WRITTEN EXERCISE: Write out the entries again exactly as they are given.

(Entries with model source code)
◆ ◆ ◆ ◆ ◆ ◆ ◆

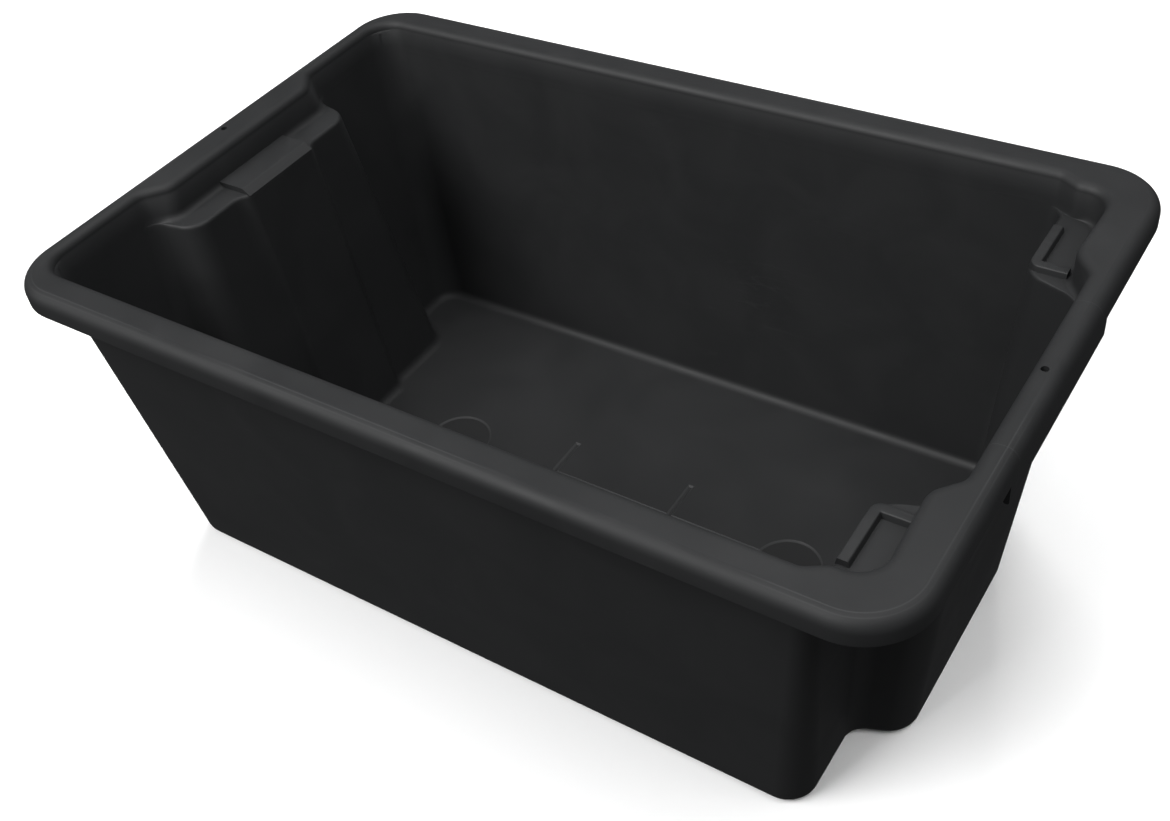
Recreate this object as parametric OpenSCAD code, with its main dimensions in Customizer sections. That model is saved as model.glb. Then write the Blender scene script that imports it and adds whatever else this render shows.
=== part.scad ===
// Stack-and-nest mixing tub: one plastic moulding, drawn as named regions that meet face to face.
// Millimetres. Origin at the bottom centre, X along the length (post end is +X), Y across, Z up.

/* [Size] */
// Length over the rim
length = 610; // [590:1:630]
// Width over the rim
width = 397; // [385:1:410]
// Height from the ground to the top of the rim
height = 248.5; // [240:0.5:258]

/* [Wall] */
// Thickness of walls, rim and ledges
wall = 3; // [2.8:0.1:3.2]
// Thickness of the floor
floor_t = 4; // [3.6:0.1:4.4]
// Radius around the outside of the floor
foot_r = 8; // [7:0.5:9]

/* [Rim] */
// Corner radius of the rim in plan
rim_r = 40; // [36:1:44]
// Radius over the outer edge of the rim
rim_edge = 8; // [7:0.5:8.5]
// Depth of the skirt below the rim top
skirt = 16.5; // [14:0.5:18]
// Depth of the skirt at the two handles
grip_skirt = 28.5; // [24:0.5:32]
// Diameter of the hole in each handle
hole_d = 4.5; // [4:0.1:5]

/* [Stacking] */
// Depth of the stacking level below the rim top
rest_drop = 19.5; // [18:0.5:21]
// Height of the raised ribs and pad above their ledges
rib_h = 4; // [3:0.5:4.5]
// Width of the ledge ribs
rib_w = 6; // [5:0.5:7]

/* [Floor] */
// Depth of the shallow recesses in the floor
relief = 1.2; // [0.8:0.1:1.5]
// Distance of the two oval recesses from the middle
oval_x = 141; // [130:1:150]

/* [Hidden] */
$fn = 48;

hl = length / 2;
hw = width / 2;
ledge_z = height - rest_drop - rib_h;
neck_z = ledge_z - wall;
lip = 6;
deck = height - wall;
inner_r = 6;

// how far each face of the body stands in from the rim line at the ground, and its lean per mm up
side_in = 42.2;
side_lean = 0.082;
left_in = 39.4;
left_lean = 0.114;
post_in = 39;
post_lean = 0.1;
pillar_in = 71;
pillar_lean = 0.074;
panel_in = 74.4;
panel_lean = 0.115;

// half spans across the two ends at the ground, and their change per mm of height
post_span = 77.5;
notch_span = 90.5;
notch_lean = 0.066;
shoulder_span = 115;
shoulder_lean = 0.14;
recess_span = 93.5;
recess_lean = 0.074;
panel_span = 38;
key_span = 31;
key_depth = 6;
left_mark = 130;
left_mark_lean = 0.1;

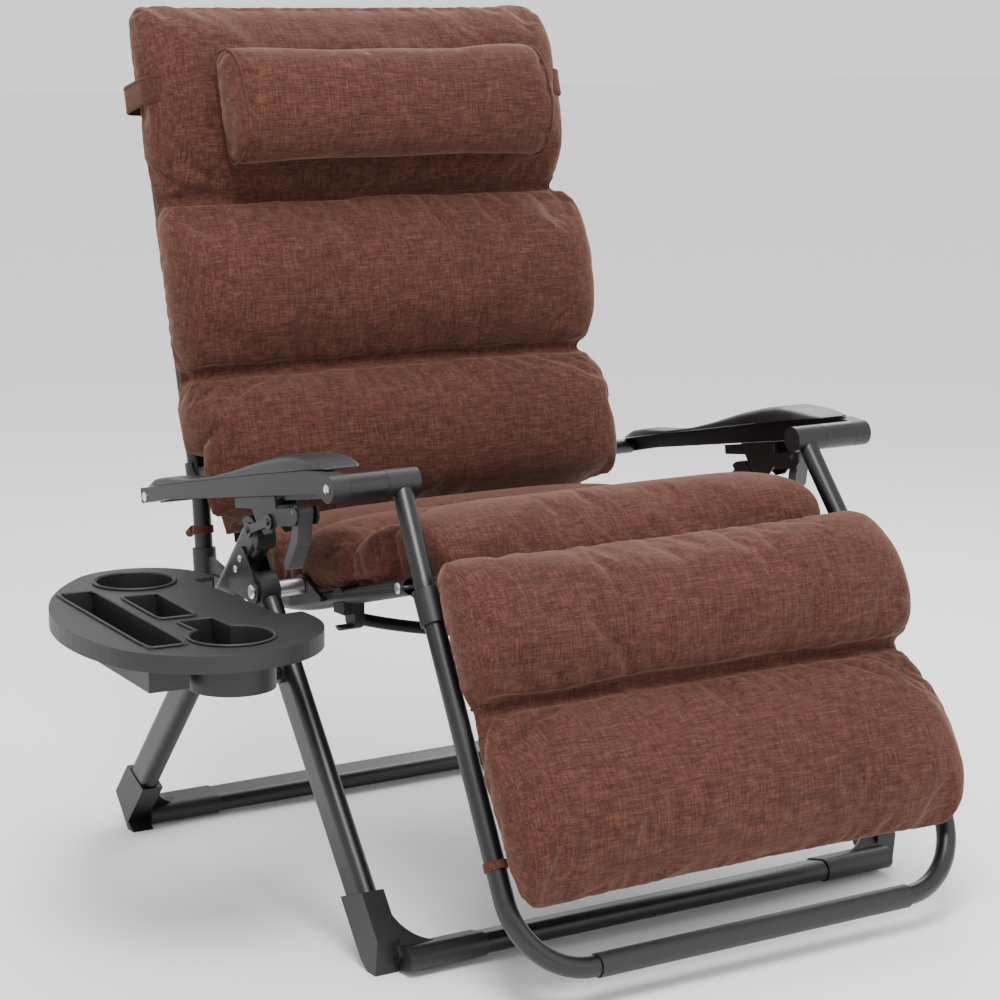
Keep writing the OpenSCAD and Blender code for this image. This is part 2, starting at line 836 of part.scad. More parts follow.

◆ ◆ ◆ ◆ ◆ ◆ ◆

SOLUTION TO THE EXERCISE:
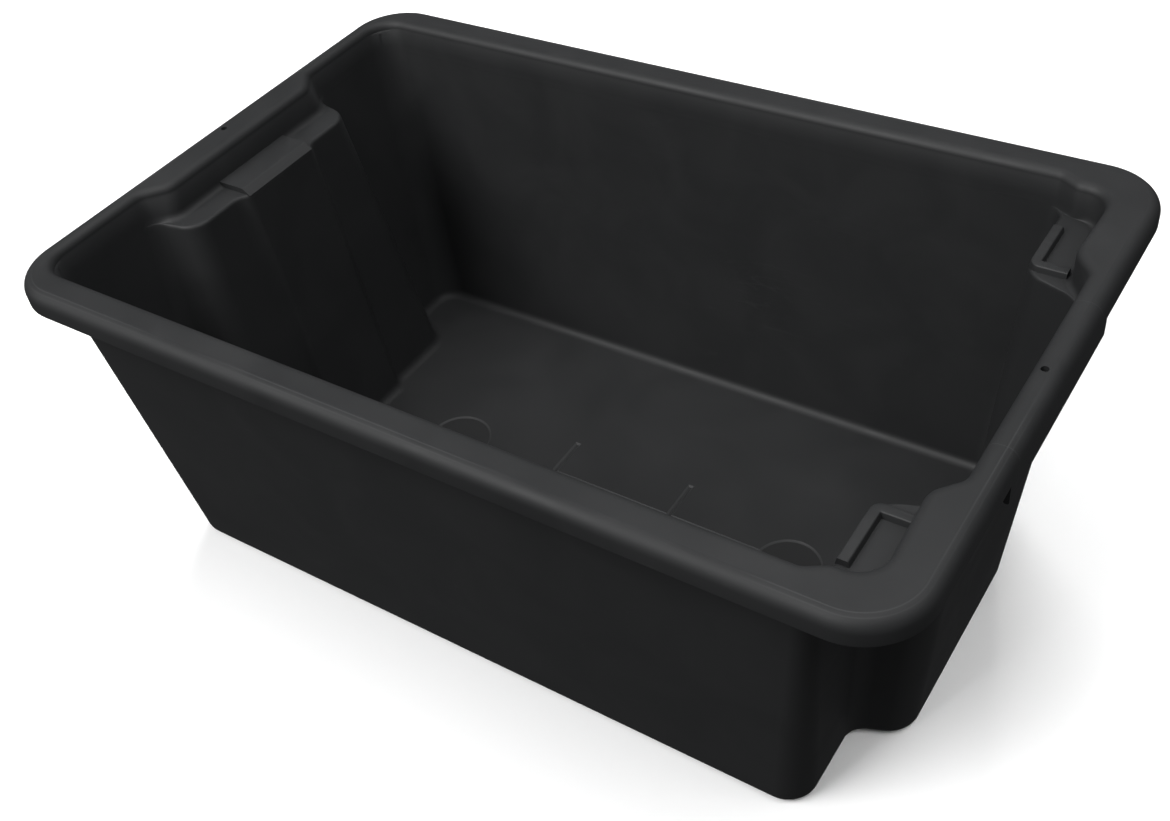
Recreate this object as parametric OpenSCAD code, with its main dimensions in Customizer sections. That model is saved as model.glb. Then write the Blender scene script that imports it and adds whatever else this render shows.
=== part.scad ===
// Stack-and-nest mixing tub: one plastic moulding, drawn as named regions that meet face to face.
// Millimetres. Origin at the bottom centre, X along the length (post end is +X), Y across, Z up.

/* [Size] */
// Length over the rim
length = 610; // [590:1:630]
// Width over the rim
width = 397; // [385:1:410]
// Height from the ground to the top of the rim
height = 248.5; // [240:0.5:258]

/* [Wall] */
// Thickness of walls, rim and ledges
wall = 3; // [2.8:0.1:3.2]
// Thickness of the floor
floor_t = 4; // [3.6:0.1:4.4]
// Radius around the outside of the floor
foot_r = 8; // [7:0.5:9]

/* [Rim] */
// Corner radius of the rim in plan
rim_r = 40; // [36:1:44]
// Radius over the outer edge of the rim
rim_edge = 8; // [7:0.5:8.5]
// Depth of the skirt below the rim top
skirt = 16.5; // [14:0.5:18]
// Depth of the skirt at the two handles
grip_skirt = 28.5; // [24:0.5:32]
// Diameter of the hole in each handle
hole_d = 4.5; // [4:0.1:5]

/* [Stacking] */
// Depth of the stacking level below the rim top
rest_drop = 19.5; // [18:0.5:21]
// Height of the raised ribs and pad above their ledges
rib_h = 4; // [3:0.5:4.5]
// Width of the ledge ribs
rib_w = 6; // [5:0.5:7]

/* [Floor] */
// Depth of the shallow recesses in the floor
relief = 1.2; // [0.8:0.1:1.5]
// Distance of the two oval recesses from the middle
oval_x = 141; // [130:1:150]

/* [Hidden] */
$fn = 48;

hl = length / 2;
hw = width / 2;
ledge_z = height - rest_drop - rib_h;
neck_z = ledge_z - wall;
lip = 6;
deck = height - wall;
inner_r = 6;

// how far each face of the body stands in from the rim line at the ground, and its lean per mm up
side_in = 42.2;
side_lean = 0.082;
left_in = 39.4;
left_lean = 0.114;
post_in = 39;
post_lean = 0.1;
pillar_in = 71;
pillar_lean = 0.074;
panel_in = 74.4;
panel_lean = 0.115;

// half spans across the two ends at the ground, and their change per mm of height
post_span = 77.5;
notch_span = 90.5;
notch_lean = 0.066;
shoulder_span = 115;
shoulder_lean = 0.14;
recess_span = 93.5;
recess_lean = 0.074;
panel_span = 38;
key_span = 31;
key_depth = 6;
left_mark = 130;
left_mark_lean = 0.1;

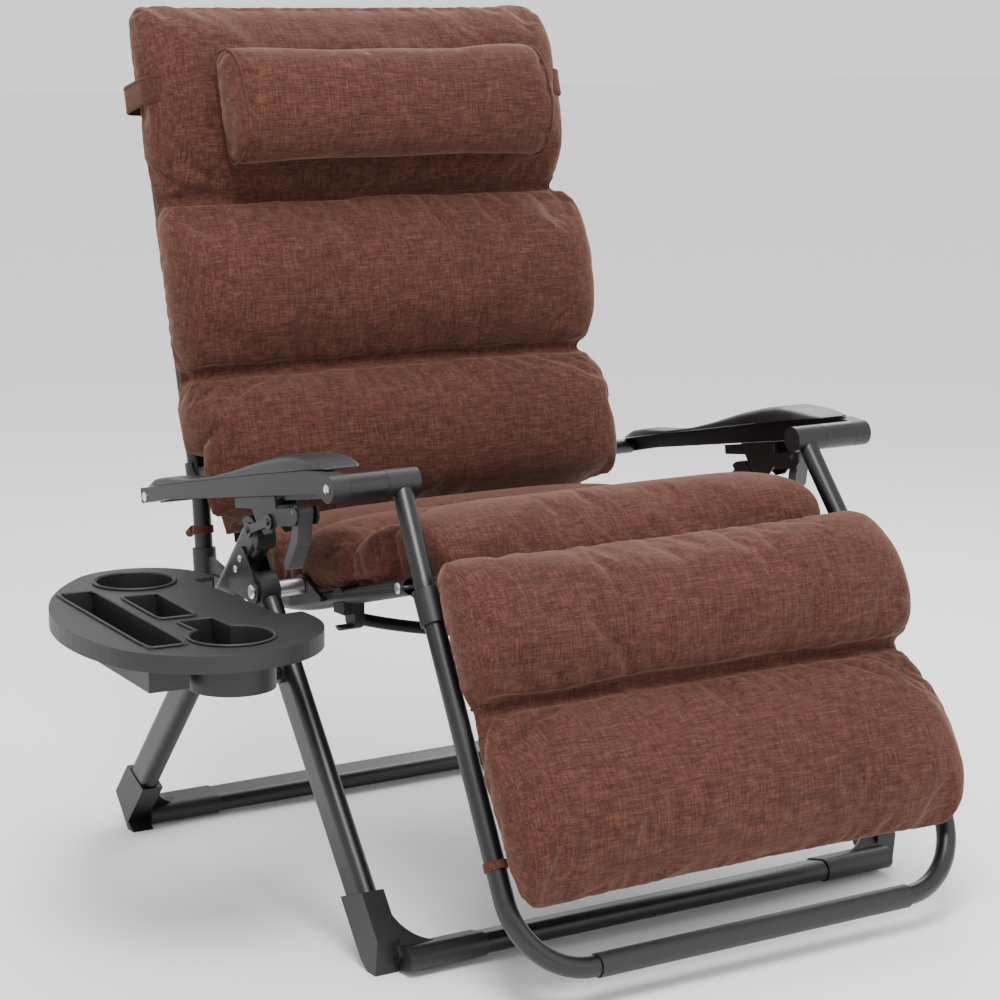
Keep writing the OpenSCAD and Blender code for this image. This is part 2, starting at line 836 of part.scad. More parts follow.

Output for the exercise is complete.